* Exercise prompt
Exactly reproduce the line that contains "Write the OpenSCAD" and all lines after it in the entries below, through the very last line.

— Start Extracted records —

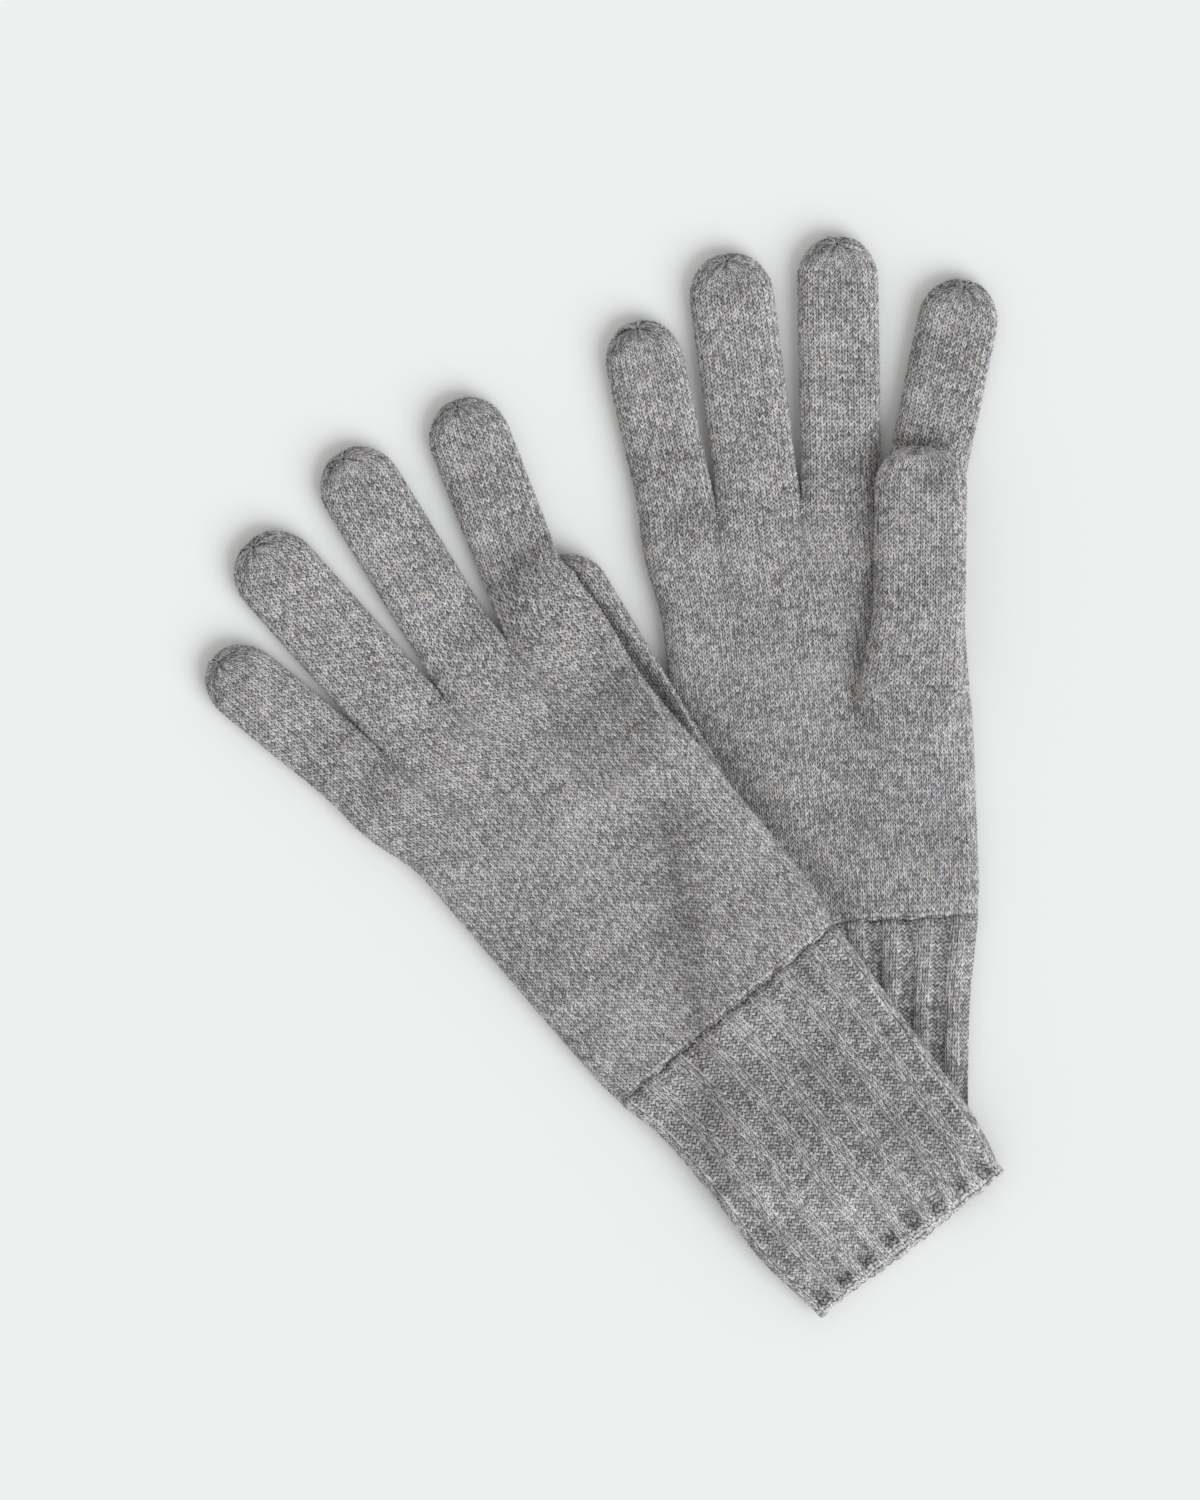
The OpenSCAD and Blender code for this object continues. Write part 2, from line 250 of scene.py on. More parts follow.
class Cover:
    """Height of the top of some CAD nodes, spread and softened as cloth lying on them would be."""

    STEP = 1.5
    MARGIN = 30
    REACH = 5.0
    SOFTEN = 4.0
    AIR = 0.4
    ABOVE = 200

    def __init__(self, nodes):
        self.low = np.array(cad_box[0])[:2] / MM - self.MARGIN
        high = np.array(cad_box[1])[:2] / MM + self.MARGIN
        self.xs = np.arange(self.low[0], high[0], self.STEP)
        self.ys = np.arange(self.low[1], high[1], self.STEP)
        grid = np.zeros((len(self.xs), len(self.ys)))
        for node in nodes:
            self.raise_to(node, grid)
        steps = int(self.REACH / self.STEP)
        spread = grid.copy()
        for di in range(-steps, steps + 1):
            for dj in range(-steps, steps + 1):
                if di * di + dj * dj <= (self.REACH / self.STEP) ** 2:
                    spread = np.maximum(spread, np.roll(grid, (di, dj), (0, 1)))
        spread = np.where(spread > 0, spread + self.AIR, 0)
        spread = blur(spread, self.SOFTEN / self.STEP, 0)
        self.grid = blur(spread, self.SOFTEN / self.STEP, 1)

    def raise_to(self, node, grid):
        """Raises the grid to the top of one CAD node, where the node is."""
        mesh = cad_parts[node].data
        tree = BVHTree.FromPolygons(
            [v.co / MM for v in mesh.vertices], [tuple(p.vertices) for p in mesh.polygons]
        )
        low, high = (np.array(c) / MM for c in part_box(node))
        for i in np.nonzero((self.xs >= low[0]) & (self.xs <= high[0]))[0]:
            for j in np.nonzero((self.ys >= low[1]) & (self.ys <= high[1]))[0]:
                above = Vector((self.xs[i], self.ys[j], self.ABOVE))
                hit = tree.ray_cast(above, Vector((0, 0, -1)))[0]
                if hit is not None:
                    grid[i, j] = max(grid[i, j], hit.z)

    def __call__(self, xy):
        at = (xy - self.low) / self.STEP
        top = np.array(self.grid.shape) - 2
        cell = np.clip(np.floor(at).astype(int), 0, top)
        f = np.clip(at - cell, 0, 1)
        i, j = cell[..., 0], cell[..., 1]
        a = mix(self.grid[i, j], self.grid[i + 1, j], f[..., 0])
        b = mix(self.grid[i, j + 1], self.grid[i + 1, j + 1], f[..., 0])
        return mix(a, b, f[..., 1])


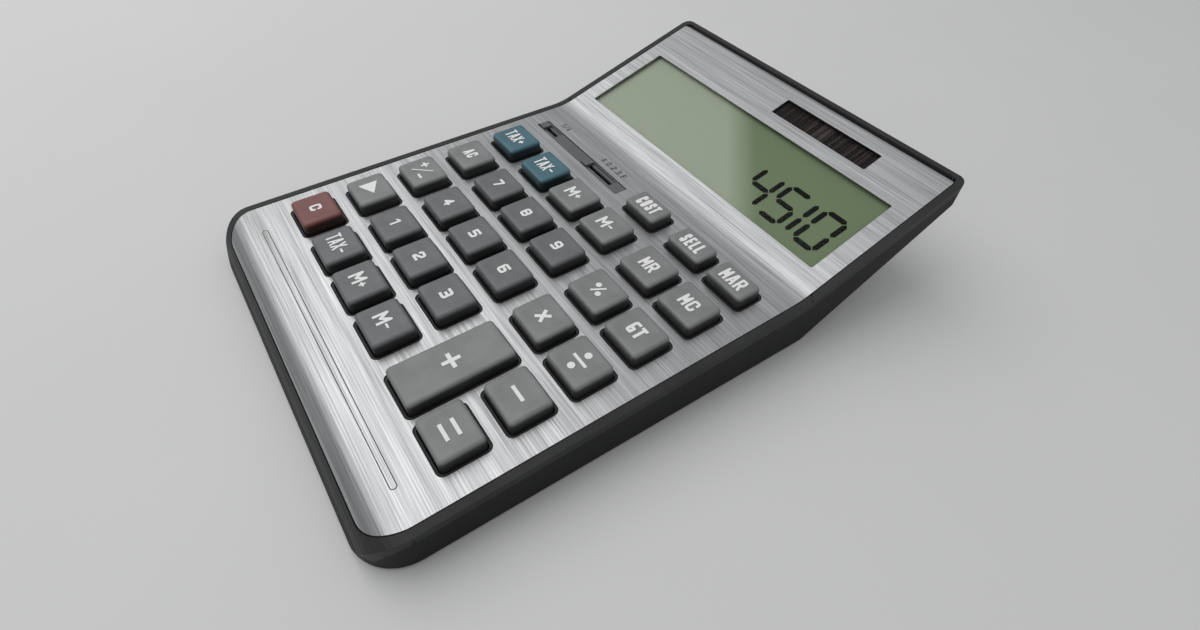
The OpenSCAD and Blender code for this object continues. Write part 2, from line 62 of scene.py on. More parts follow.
# name, column, row, rows spanned, legend, colour
KEYS = [
    ("key_clear", 1, 1, 1, "C", "maroon"), ("key_front_tax_less", 2, 1, 1, "TAX-", "dark"),
    ("key_front_memory_add", 3, 1, 1, "M+", "dark"), ("key_front_memory_subtract", 4, 1, 1, "M-", "dark"),
    ("key_add", 5, 1, 2, "+", "grey"), ("key_equals", 6, 1, 1, "=", "grey"),
    ("key_shift_right", 1, 2, 1, ">", "grey"), ("key_one", 2, 2, 1, "1", "dark"),
    ("key_two", 3, 2, 1, "2", "dark"), ("key_three", 4, 2, 1, "3", "dark"),
    ("key_subtract", 6, 2, 1, "-", "grey"),
    ("key_sign_change", 1, 3, 1, "sign", "grey"), ("key_four", 2, 3, 1, "4", "dark"),
    ("key_five", 3, 3, 1, "5", "dark"), ("key_six", 4, 3, 1, "6", "dark"),
    ("key_multiply", 5, 3, 1, "X", "grey"), ("key_divide", 6, 3, 1, "divide", "grey"),
    ("key_all_clear", 1, 4, 1, "AC", "grey"), ("key_seven", 2, 4, 1, "7", "dark"),
    ("key_eight", 3, 4, 1, "8", "dark"), ("key_nine", 4, 4, 1, "9", "dark"),
    ("key_percent", 5, 4, 1, "%", "grey"), ("key_grand_total", 6, 4, 1, "GT", "grey"),
    ("key_tax_add", 1, 5, 1, "TAX+", "teal"), ("key_tax_less", 2, 5, 1, "TAX-", "teal"),
    ("key_memory_add", 3, 5, 1, "M+", "grey"), ("key_memory_subtract", 4, 5, 1, "M-", "grey"),
    ("key_memory_recall", 5, 5, 1, "MR", "grey"), ("key_memory_clear", 6, 5, 1, "MC", "grey"),
    ("key_cost", 4, 6, 1, "COST", "grey"), ("key_sell", 5, 6, 1, "SELL", "grey"),
    ("key_margin", 6, 6, 1, "MAR", "grey"),
]


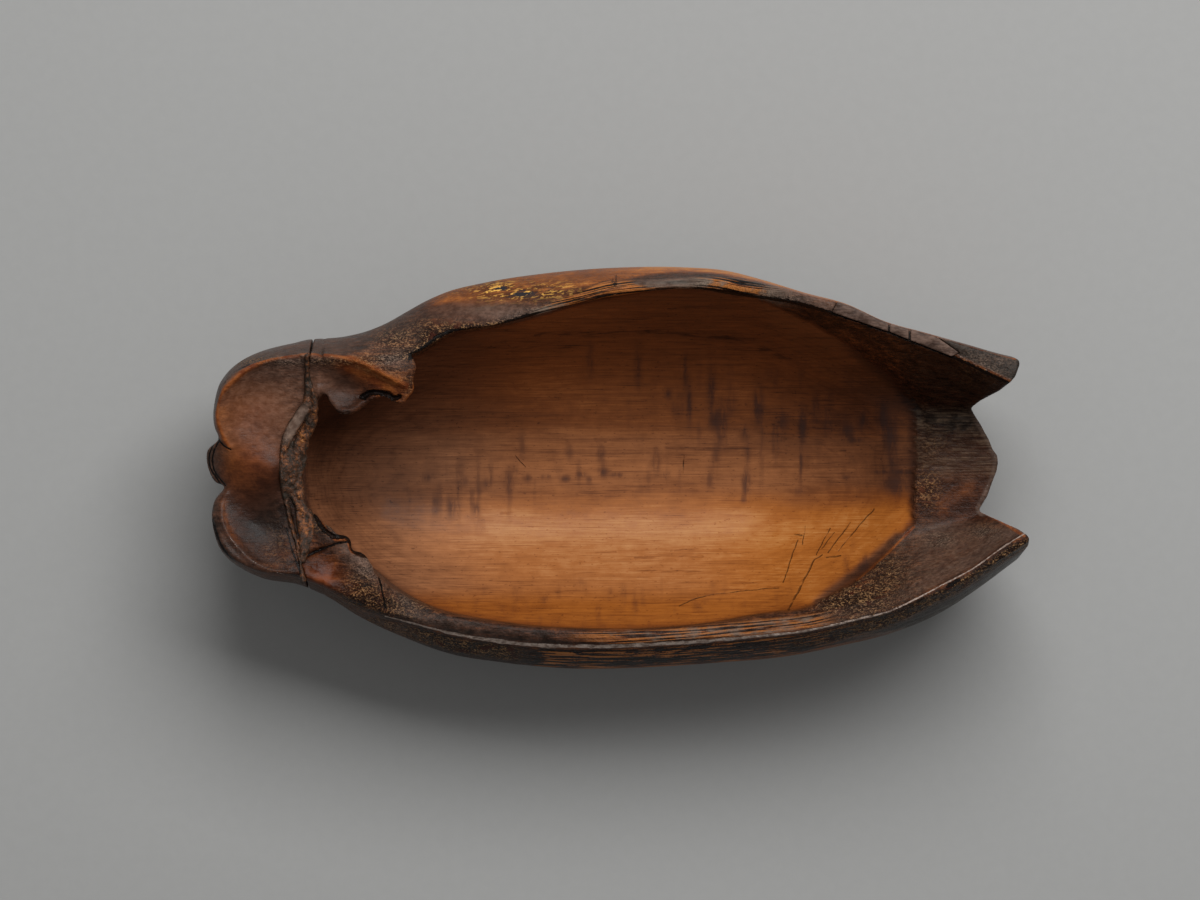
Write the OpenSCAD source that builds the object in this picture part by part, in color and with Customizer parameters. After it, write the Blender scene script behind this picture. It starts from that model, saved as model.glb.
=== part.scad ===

— End Extracted records —

* Result
Write the OpenSCAD source that builds the object in this picture part by part, in color and with Customizer parameters. After it, write the Blender scene script behind this picture. It starts from that model, saved as model.glb.
=== part.scad ===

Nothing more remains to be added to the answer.